If it's a Saturday in season, the Windham Farmers' Market is the social heart of the mountain on Saturday mornings, mid-May through late October — local produce, meats, cheeses, maple, honey, soaps, and live music, all in one stop.

Then point the car west on Route 23 and pull in at the Catskill Mountain Country Store, a Windham institution since 1994. Homemade jams, maple syrup, honey, fudge, and award-winning baked goods up front; the Happy Sappy Maple Museum, farm animals, and a playground out back. A TasteNY stop and an easy place to stock the cooler before the drive.

Midday — west to Prattsville and Gilboa

Keep heading west into farm-stand country.

In Prattsville, RSK Farm on Route 23A is Robert and Sandra Kiley growing vegetables right in the fields behind the stand — sweet corn, heirloom potatoes, tomatoes, the works, plus local honey and maple (open mid-July through November). A short way on, Mossy Stone Farms is a certified-organic market garden on Route 10, a clean source for mountain-grown vegetables.

Then make the run down to Gilboa, where the Schoharie Creek opens up. Sunken City Cider is your midday anchor, and the name carries real local history — it honors the Village of Old Gilboa, drowned under the Schoharie Reservoir in 1926. Partner-owner Elisabeth was born and raised right there on Stryker Road. The cidery sits on a 70-acre former dairy farm, pours 100% New York hard cider (naturally sugar-free and gluten-free) under an open pavilion with mountain views off the creek, and runs food trucks most weekends. A scenic, story-rich place to land for a while.

Afternoon — back east through Hunter and Tannersville

Work your way back east and stretch your legs at the Mountain Top Arboretum in Tannersville — 200 acres at 2,400 feet, with boardwalks through meadows and wetlands and a calendar of foraging, herbalism, and botany workshops. Members free; $5 suggested for everyone else.

Tannersville's Main Street — the painted village — is worth a slow walk. Fromer Market Gardens runs a year-round organic farm stand right on Main, one of the only year-round local food sources on the mountain. Bones & Stones handcrafts one-of-a-kind knives and antler work. Catskills Candle Studio hand-pours candles in scents that smell like the woods outside. And Last Chance Antiques & Cheese Café has been pairing specialty cheese with antiques for as long as anyone can remember.

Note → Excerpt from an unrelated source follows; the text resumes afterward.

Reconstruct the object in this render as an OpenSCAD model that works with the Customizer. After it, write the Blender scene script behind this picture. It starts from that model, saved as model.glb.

Finish with a beer. Hunter Mountain Brewery pours 15-plus of its own on tap with pub food (including vegan and gluten-free) just below the highest peak in the Northern Catskills, and it's a stop on the Catskills Beverage Trail. If you'd rather end back in Windham, The Vineyard at Windham pours flights with charcuterie at the base of Windham Mountain, and Mountain King Brewing has a taproom right on Main.

If you've got more daylight

The mountaintop has more than one Saturday in it. Save these:

  • North–South Lake — Haines Falls. The most popular spot in the Catskill Park: two lakes at 2,200 feet beside the old Catskill Mountain House site, with the escarpment trail running out to Kaaterskill Falls and Artist Rock and panoramic Hudson Valley views. Open May through Columbus Day.
  • The maple trail. Partridge Sugar House in Ashland has made Catskill maple since 1898 — five generations, wood-fired, no additives. Mountaintop Maple works a 110-acre Jewett farmstead, and Burt's Mountain Honey brings in raw honey off the hives around Windham and Ashland Pinnacle.
  • Newton Farm Collective — West Kill. Biodynamic vegetables on an 1807 homestead, a farm stand, foraging and fermentation workshops, and a record shop in the farmhouse.

A few practical notes

Saturday markets close early — Windham's runs roughly 9 to 1 — so do the market first. Several farm stands are seasonal (RSK opens mid-July), so call ahead in spring and late fall. Bring a designated driver for the cidery and breweries. And dress for the mountain: it's cooler and changeable up at 2,000-plus feet, even when the valley's warm.

One ridge, two roads, one very good Saturday.